What Happens When You Stop Measuring: You Find Play and Freedom Again

Without the watch, running stops being a task to be performed and goes back to being a game. You can speed up because that avenue inspires speed, or slow down almost to a stop because you want a better look at a reflection in the river. There is no one to judge you—not even yourself.

This freedom has immense technical value. It’s called “running by feel,” a practice many elite athletes cultivate so as not to lose their internal compass. When you learn to regulate intensity based on your breath and not the stopwatch, you become a better runner. You become more sensitive to signs of fatigue and learn to manage energy organically. It’s a form of natural fartlek, where the structure of the workout is dictated by your mood and the terrain, not by an algorithm.

Your Run Is Valid Even if It’s Not on Strava

There’s a saying in the digital world: “If it’s not on Strava, it didn’t happen.” It’s a colossal lie we’ve told ourselves to feed our social egos. The truth is that the best miles—the ones that change your day and clear your thoughts—are often the ones that stay only in your memory.

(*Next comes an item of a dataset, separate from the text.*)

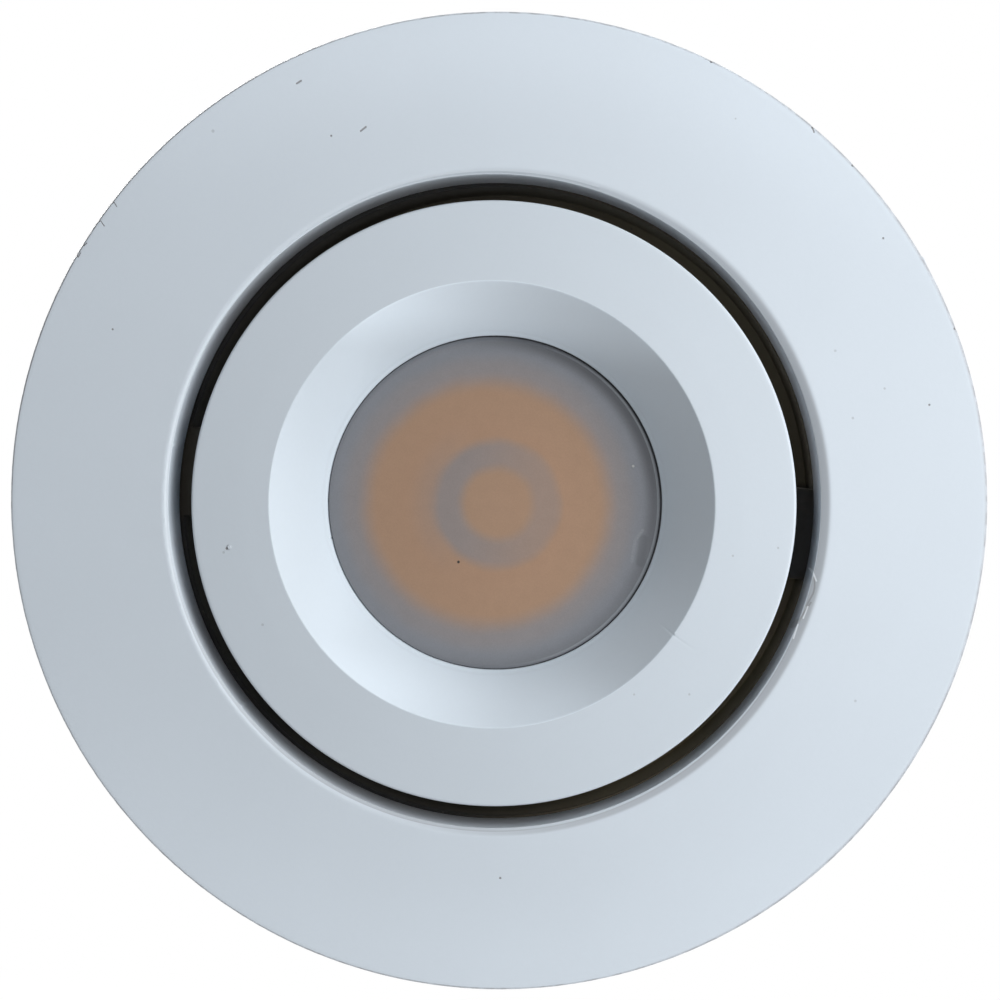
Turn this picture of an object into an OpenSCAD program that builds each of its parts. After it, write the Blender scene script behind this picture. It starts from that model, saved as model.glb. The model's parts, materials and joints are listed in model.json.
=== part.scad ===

Your run has value because you lived it, because your lungs worked, because your thoughts realigned themselves. It doesn’t need to be validated by a graph or a series of “kudos.” Reclaiming this private space, this secret between you and the road, is a true luxury. So, tomorrow, try going out without knowing how fast you’ll go. You might discover that, without the weight of the watch, you’ve become incredibly lighter.